Although earlier in his conversation with Jesus, Nicodemus was utterly confused; it seems quite plausible that this historical illustration played a part in Nicodemus’s understanding of how to become a true disciple of God (John 19:39). It appears that this example made the truth of John 3:16-21 compellingly clear to him, and when he saw Christ high and lifted up, his works as leaving him hopelessly damned, he simply trusted God and left the business of the required new life to God His creator and deliverer.



[1] See discussion in various commentaries of whether Jesus continues speaking in vs. 16-21 or John is now speaking.

[2] Regarding the word “see,” vs. 5 uses the word eiserchomai meaning “enter” or “enter into” for the same idea. “See” “Often the verbs mean to perceive in such senses as to experience, to realize, to know. Gerhard Kittel, Gerhard Friedrich, and Geoffrey William Bromiley, Theological Dictionary of the New Testament (Grand Rapids, MI: W.B. Eerdmans, 1985), 710. William Hendrickson, a Calvinist, notes the same meaning of see, “There must be a radical change. And unless one is born from above he cannot even see the kingdom of God; i.e., he cannot experience and partake of it; he cannot possess and enjoy it (cf. Luke 2:26; 9:27; John 8:51; Acts 2:27; Rev. 18:7).” William Hendriksen and Simon J. Kistemaker, Exposition of the Gospel According to John, vol. 1, New Testament Commentary (Grand Rapids: Baker Book House, 1953-2001), 133.

[3] “The meaning of anōthen, frequently rendered again, is an intriguing matter. The Greek word anōthen here is multidimensional and can mean again or from above as well as the less likely rom the beginning.” Gerald L. Borchert, John 1-11, vol. 25A, The New American Commentary (Nashville: Broadman & Holman Publishers, 1996), 172-173.

[4] One’s position regarding whether water refers to physical birth or is conjoined to spiritual birth is not germane to my article. You may read any commentary to find the various views including arguments for and against baptismal regeneration.

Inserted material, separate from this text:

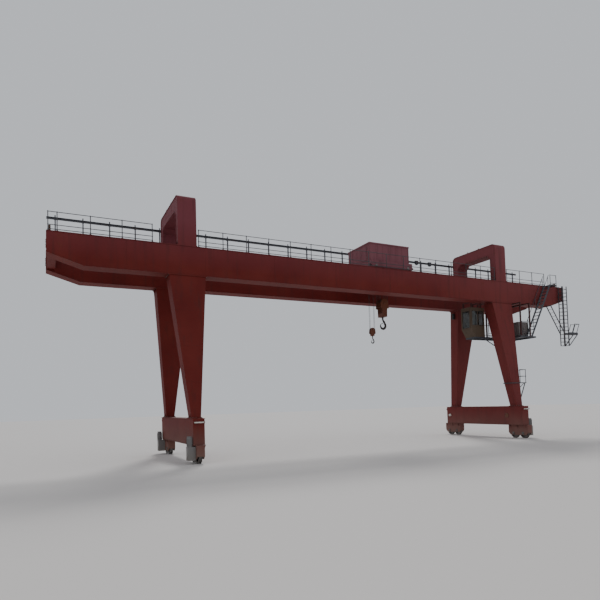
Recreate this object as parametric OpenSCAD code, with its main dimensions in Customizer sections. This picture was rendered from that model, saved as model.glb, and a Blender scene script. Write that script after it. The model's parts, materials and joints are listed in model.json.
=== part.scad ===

What is clear is that a new birth subsequent to human birth is essential.

[5] The word wind and spirit are the same word in the original, pneuma.

[6] The view that regeneration precedes faith seems to be the dominant view among Baptist Calvinists and is significantly prevalent throughout the Calvinistic spectrum, but not all Calvinists endorse that view.

[7] Any reliance upon analogizing the spiritual and physical birth is without merit, see my article Calvinism’s New Birth Analogy is Unconvincing posted 10/20/14,

[8] William Hendriksen and Simon J. Kistemaker, Exposition of the Gospel According to John, vol. 1, New Testament Commentary (Grand Rapids: Baker Book House, 1953-2001), 133.

[9] Nicodemus confusion regarding the concept of the new birth can also be partly attributed to his unfamiliarity with such expressions. We find this today even among Christians whose particular tradition does not use such terminology as regularly as others, like Baptists, do.

[10] Edwin A. Blum, “John,” in The Bible Knowledge Commentary: An Exposition of the Scriptures, ed. J. F. Walvoord and R. B. Zuck, vol. 2 (Wheaton, IL: Victor Books, 1985), 281.

[11] Καθώς sometimes functions as a comparative particle (1 Thess 4:13; 1 John 3:12), but most often as a subordinating conj. (cf. BDF §453), where the most important function is also comparison. Καθώς can therefore be translated (just) as and so far, just as. Horst Robert Balz and Gerhard Schneider, Exegetical Dictionary of the New Testament (Grand Rapids, Mich.: Eerdmans, 1990), 226.

[12] Οὕτως can refer to the foregoing, usually in a correlative construction. When used absolutely οὕτως means (with reference to the foregoing): thus / in this way, or accordingly / therefore; Horst Robert Balz and Gerhard Schneider, Exegetical Dictionary of the New Testament (Grand Rapids, Mich.: Eerdmans, 1990), 549. Also, οὕτω houtō and οὕτως houtōs; adv. from 3778; in this way, thus: even so(1), exactly(2), exactly*(1), follows(2), in such a manner(1), in such a way(4), just(2), like this(5), like*(1), same(2), same manner(1), same way(5), so(125), such(2), then(1), thereby(1), this(1), this is the way(2), this is how(1), this effect(1), this manner(4), this respect(1), this way(22), thus(7), way(7), way this(1). Robert L. Thomas, New American Standard Hebrew-Aramaic and Greek Dictionaries: Updated Edition (Anaheim: Foundation Publications, Inc., 1998).

[13] ἵναa; ὅπωςb: markers of purpose for events and states in order to, for the purpose of, so that. Johannes P. Louw and Eugene Albert Nida, Greek-English Lexicon of the New Testament: Based on Semantic Domains (New York: United Bible Societies, 1996), 784.

[14] For example, Hendrickson says, “Now, in John 3:14 the words”As Moses so must the Son of man” clearly indicate that the event recorded in Numbers 21 is a type of the lifting up of the Son of man. This does not mean, however, that we now have the right to test our ingenuity by attempting to furnish a long list of resemblances between type and Antitype, as is often done. In reality, as we see it, only the following points of comparison are either specifically mentioned or clearly implied in 3:14, 15 (cf. also verse 16):

  1. In both cases (Numbers 21 and John 3) death threatens as a punishment for sin.
  2. In both cases it is God Himself who, in His sovereign grace, provides a remedy.
  3. In both cases this remedy consists of something (or some One) which (who) must be lifted up, in public view.
  4. In both cases those who, with a believing heart, look unto that which (or: look unto the One who) is lifted up, are healed.” William Hendriksen and Simon J. Kistemaker, Exposition of the Gospel According to John, vol. 1, New Testament Commentary (Grand Rapids: Baker Book House, 1953-2001), 138.

[15] The debate seems to be whether the salvific work of God is exclusive or extensive. An Extensivist believes that man was created in the image of God with otherwise choice and that God’s salvation plan is comprehensive, involving an all-inclusive unconditional offer of salvation and eternal security of the believer; reception of which is conditioned upon grace-enabled faith rather than a narrow plan involving a limited actual offer of salvation restricted to the unconditionally elected, or any plan that, in any way, conditions salvation upon merely a humanly generated faith from fallen man.

[16] Like the vulgarization of the cross today (merely a piece of jewelry or an iconic symbol of darkness), some turned this act of God’s grace into paganism (2 Kings 18:4).